Foster unfastened the Velcro straps and took off his plastic cast, his arm tightly wrapped in elastic bandages, and went out for the first round. In the set position, he put as much weight as he could on his good arm. Hurdling very carefully, he won his heat in 13.58. He was third in his quarterfinal in 13.69.
But a hurdler who leads with his left leg uses his left arm forcefully to balance the thrust of his driving lead leg. Foster could do little but hold his arm close to his side. Every barrier threw him off balance. In the semifinal he hit the sixth, barely cleared the seventh and, off balance, pushed over the eighth and stopped.
"That is a vision of the Olympic spirit more lasting than any medal," said Bob Kersee, Foster's coach.
Foster thus heads a list of great names you will not hear in September.

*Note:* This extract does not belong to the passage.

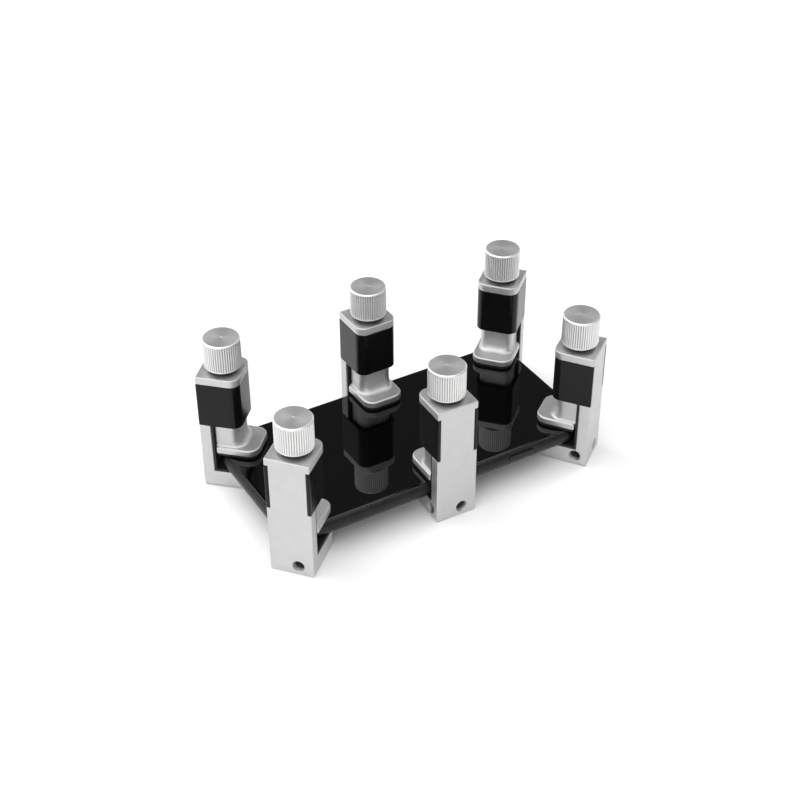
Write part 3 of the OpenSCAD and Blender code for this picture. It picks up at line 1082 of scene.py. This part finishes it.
class BuildSlab(Operator):
    """The glass-faced slab: housing, glass, back cover, side key, display panel and adhesive bead"""
    bl_idname = "screen_clamps.slab"
    bl_label = "Slab"

    def execute(self, context):
        s = context.scene.slab_sizes
        housing = new_mesh("rounded_housing", self.housing(s))
        cut(housing, [self.key_pocket(s)])
        complete(housing, "slab", "anodised_housing", "slab_housing")
        screen = new_mesh("curved_glass", self.pane(s, GLASS_LOW, GLASS_HIGH, 1))
        complete(screen, "slab", "black_glass", "screen_glass")
        back = new_mesh("rear_glass", self.pane(s, COVER_LOW, COVER_HIGH, -1))
        complete(back, "slab", "black_glass", "back_cover")
        key = new_mesh("power_key", self.key(s))
        complete(key, "key", "anodised_housing", "side_key")
        paint("display_panel", "panel_film")
        paint("adhesive_bead", "adhesive")
        return {"FINISHED"}

    def plan(self, s, inset):
        """The slab's outline moved inwards by the inset, with its middle at the slab's."""
        half_l = (SLAB_HIGH[0] - SLAB_LOW[0]) / 2
        half_w = (SLAB_HIGH[1] - SLAB_LOW[1]) / 2
        r = s.corner - inset
        plan = outline(inset - half_l, half_l - inset, half_w - inset, r, r, arc=20, side=24, end=12)
        return plan + SLAB_MID[:2]

    def housing(self, s):
        """A section carried round the outline: a half round outside, lips beside the two panes, seats for
        them, and an inner wall. Inset e (1 - cos t), height e sin t about mid height."""
        e = (GLASS_HIGH[2] - COVER_LOW[2]) / 2
        mid = (GLASS_HIGH[2] + COVER_LOW[2]) / 2
        lip = GLASS_LOW[0] - SLAB_LOW[0] - 0.12 * MM
        reach = math.acos(1 - lip / e)
        t = np.linspace(-reach, reach, 25)
        section = np.c_[e * (1 - np.cos(t)), mid + e * np.sin(t)]
        top, low = section[-1, 1], section[0, 1]
        seat, cover = GLASS_LOW[2] - 0.22 * MM, COVER_HIGH[2] + 0.03 * MM
        inner = 5.6 * MM
        above = [(lip + 0.05 * MM, top - 0.02 * MM), (lip + 0.08 * MM, top - 0.12 * MM),
                 (lip + 0.08 * MM, seat), (inner, seat)]
        below = [(inner, cover), (lip + 0.08 * MM, cover), (lip + 0.08 * MM, low + 0.12 * MM),
                 (lip + 0.05 * MM, low + 0.02 * MM)]
        section = np.vstack([section, above, below])
        return loop([at_height(self.plan(s, inset), z) for inset, z in section])

    def key_pocket(self, s):
        """Cutter for the pocket that the key moves in, a little larger than the key."""
        return self.capsule(s, KEY_LOW[1] - 1 * MM, SLAB_LOW[1] + 1.25 * MM, 0.09 * MM, 0)

    def key(self, s):
        """The side key: a capsule with a softly rounded face."""
        return self.capsule(s, KEY_LOW[1], SLAB_LOW[1] + 0.85 * MM, 0, 0.22 * MM)

    def capsule(self, s, y0, y1, grow, edge):
        """A rounded slot shape standing along y from y0 to y1, grown all round, with its outer edge
        rounded."""
        half_l, half_h = s.key_length / 2 + grow, s.key_height / 2 + grow
        mid_x = (KEY_LOW[0] + KEY_HIGH[0]) / 2
        mid_z = KEY_HIGH[2] - s.key_height / 2

        def ring(inset, y):
            r = half_h - inset - 0.01 * MM
            plan = outline(inset - half_l, half_l - inset, half_h - inset, r, r, arc=10)
            return np.c_[mid_x + plan[:, 0], np.full(len(plan), y), mid_z + plan[:, 1]]

        if not edge:
            return stack([ring(0, y0), ring(0, y1)])
        return stack([ring(i, y0 + edge - h) for h, i in rounding(edge)[::-1]] + [ring(0, y1)])

    def pane(self, s, low, high, side):
        """A pane whose outer face turns down to its edge along a quarter ellipse. side is 1 for the screen
        and -1 for the back."""
        inset = low[0] - SLAB_LOW[0]
        inner, outer = (low[2], high[2]) if side > 0 else (high[2], low[2])
        thick = abs(outer - inner)
        drop = 0.5 * thick
        rows = [(inset + 0.05 * MM, inner), (inset, inner + side * 0.05 * MM), (inset, outer - side * drop)]
        t = np.linspace(0, math.pi / 2, 9)[1:]
        rows += [(inset + s.glass_edge * (1 - math.cos(a)), outer - side * drop * (1 - math.sin(a)))
                 for a in t]
        rows += [(inset + s.glass_edge + 4 * MM, outer), (inset + 9 * MM, outer)]
        return stack([at_height(self.plan(s, i), z) for i, z in rows])


class BuildStage(Operator):
    """White paper floor, soft studio lights and the camera"""
    bl_idname = "screen_clamps.stage"
    bl_label = "Stage"

    def execute(self, context):
        scene = context.scene
        st = scene.clamp_stage
        self.camera(st)
        half = st.floor_half
        mesh = bpy.data.meshes.new("paper_floor")
        mesh.from_pydata([(-half, -half, 0), (half, -half, 0), (half, half, 0), (-half, half, 0)], [],
                         [(0, 1, 2, 3)])
        floor = link("paper_floor", mesh)
        mesh.materials.append(finish("studio_paper"))
        self.softbox(st)
        scene.world = self.sky(st)
        scene.view_settings.view_transform = "Standard"
        return {"FINISHED"}

    def camera(self, st):
        """The camera, looking at its target along the lens's axis."""
        data = bpy.data.cameras.new("camera")
        data.sensor_width = 36
        data.lens = st.lens
        data.shift_x = st.shift_x
        data.shift_y = st.shift_y
        data.clip_start, data.clip_end = 0.01, 20
        camera = link("camera", data)
        a, e = math.radians(st.azimuth), math.radians(st.elevation)
        back = Vector((math.sin(a) * math.cos(e), -math.cos(a) * math.cos(e), math.sin(e)))
        camera.location = Vector(st.target) + back * st.distance
        turn = (-back).to_track_quat("-Z", "Y").to_matrix() @ Matrix.Rotation(math.radians(st.roll), 3, "Z")
        camera.rotation_euler = turn.to_euler()
        bpy.context.scene.camera = camera

    def sky(self, st):
        """White studio: a bright ceiling, walls that are dimmer on the right, and a black flag that the
        glass and the flat tops mirror. Each part fades with the cosine to its axis."""
        world = bpy.data.worlds.new("studio")
        world.use_nodes = True
        nodes, links = world.node_tree.nodes, world.node_tree.links
        coords = nodes.new("ShaderNodeTexCoord")

        def zone(part, outside, inside):
            """Strength that goes from outside to inside as the cosine to the part's axis rises."""
            axis, low, high = part
            dot = nodes.new("ShaderNodeVectorMath")
            dot.operation = "DOT_PRODUCT"
            dot.inputs[1].default_value = Vector(axis).normalized()
            links.new(coords.outputs["Generated"], dot.inputs[0])
            return map_range(nodes, links, dot.outputs["Value"], low, high, outside, inside, "SMOOTHSTEP")

        strength = zone(CEILING, st.walls, st.ceiling)
        for part, share in ((BLACK_FLAG, st.flag), (RIGHT_WALL, st.right_wall)):
            product = nodes.new("ShaderNodeMath")
            product.operation = "MULTIPLY"
            links.new(strength, product.inputs[0])
            links.new(zone(part, 1.0, share), product.inputs[1])
            strength = product.outputs[0]
        links.new(strength, nodes["Background"].inputs["Strength"])
        nodes["Background"].inputs["Color"].default_value = (1, 1, 1, 1)
        return world

    def softbox(self, st):
        """A square area light behind the set that faces its middle."""
        data = bpy.data.lights.new("rear_softbox", "AREA")
        data.shape = "RECTANGLE"
        data.size = data.size_y = st.softbox_size
        data.energy = st.softbox_power
        light = link("rear_softbox", data)
        light.location = SOFTBOX_PLACE
        light.rotation_euler = (-Vector(SOFTBOX_PLACE)).to_track_quat("-Z", "Y").to_euler()


OPERATORS = [
    BuildStage, BuildSlab, BuildFrames, BuildSleeves, BuildLiners, BuildJaws, BuildKnobs, BuildScrews]


class ClampPanel(Panel):
    """Lists the sizes, colours and building steps"""
    bl_idname = "VIEW3D_PT_screen_clamps"
    bl_label = "Screen Clamps"
    bl_space_type = "VIEW_3D"
    bl_region_type = "UI"
    bl_category = "Screen Clamps"

    def draw(self, context):
        for group in GROUPS:
            box = self.layout.box()
            settings = getattr(context.scene, group)
            for name in settings.bl_rna.properties.keys():
                if name not in ("rna_type", "name"):
                    box.prop(settings, name)
        for operator in OPERATORS:
            self.layout.operator(operator.bl_idname)


def register():
    for cls in [*GROUPS.values(), *OPERATORS, ClampPanel]:
        bpy.utils.register_class(cls)
    for name, group in GROUPS.items():
        setattr(bpy.types.Scene, name, PointerProperty(type=group))


def unregister():
    for name in GROUPS:
        delattr(bpy.types.Scene, name)
    for cls in [ClampPanel, *OPERATORS, *GROUPS.values()]:
        bpy.utils.unregister_class(cls)


def main():
    register()
    for operator in OPERATORS:
        group, name = operator.bl_idname.split(".")
        getattr(getattr(bpy.ops, group), name)()


if __name__ == "__main__":
    main()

Mike Conley, the best combination triple and long jumper in history, did not finish in the top three in either event and thus did not make the team. Four-time Olympian John Powell was fifth in the discus. The best U.S. miler of 1987, Jim Spivey, a victim of a sloppy, slow 1,500, finished fourth. American 400-hurdles record holder Judi Brown King, weakened by a mysterious malady, was fifth.

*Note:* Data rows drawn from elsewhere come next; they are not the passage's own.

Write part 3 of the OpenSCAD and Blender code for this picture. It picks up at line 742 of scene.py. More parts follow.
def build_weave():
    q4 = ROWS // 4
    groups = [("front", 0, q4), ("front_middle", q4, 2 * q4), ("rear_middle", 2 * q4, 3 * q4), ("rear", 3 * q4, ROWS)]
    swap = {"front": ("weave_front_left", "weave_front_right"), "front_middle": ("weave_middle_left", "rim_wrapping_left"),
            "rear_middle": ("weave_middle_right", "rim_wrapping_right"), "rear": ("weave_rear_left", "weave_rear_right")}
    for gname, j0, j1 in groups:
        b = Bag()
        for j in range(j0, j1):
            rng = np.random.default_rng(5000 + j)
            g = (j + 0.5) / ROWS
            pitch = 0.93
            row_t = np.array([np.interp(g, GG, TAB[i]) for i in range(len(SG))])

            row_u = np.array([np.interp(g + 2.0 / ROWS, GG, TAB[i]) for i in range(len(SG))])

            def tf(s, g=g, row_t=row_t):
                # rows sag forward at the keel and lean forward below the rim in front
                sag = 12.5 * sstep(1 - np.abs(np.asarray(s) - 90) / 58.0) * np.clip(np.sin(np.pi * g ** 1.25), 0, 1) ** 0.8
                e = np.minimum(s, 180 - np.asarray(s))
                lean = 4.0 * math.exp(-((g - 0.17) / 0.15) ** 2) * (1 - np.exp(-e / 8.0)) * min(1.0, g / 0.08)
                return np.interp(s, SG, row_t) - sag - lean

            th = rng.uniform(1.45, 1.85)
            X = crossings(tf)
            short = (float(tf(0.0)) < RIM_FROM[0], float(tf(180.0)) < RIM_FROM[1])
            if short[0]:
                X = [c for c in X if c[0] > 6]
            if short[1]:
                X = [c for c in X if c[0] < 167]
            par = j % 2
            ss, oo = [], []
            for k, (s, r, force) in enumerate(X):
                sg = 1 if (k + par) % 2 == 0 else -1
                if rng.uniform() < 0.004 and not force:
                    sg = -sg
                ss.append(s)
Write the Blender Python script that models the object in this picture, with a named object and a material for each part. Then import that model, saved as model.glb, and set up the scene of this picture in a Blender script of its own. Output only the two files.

So as you page back to the agate type of FOR THE RECORD to survey the great team the U.S. will send to Seoul, you should keep in mind that, as ever, a fine one is staying home.
And, if Foster is an example, coming to terms with it well. After staying to watch '84 Olympic champion Roger Kingdom win the hurdles final in a wind-aided 13.21, Foster slipped away. But a friend, carrying a toddler, stopped him to commend his courage. The tiny girl pointed to Foster's cast.
"A boo-boo," Foster gently said to her. "Did a little boo-boo."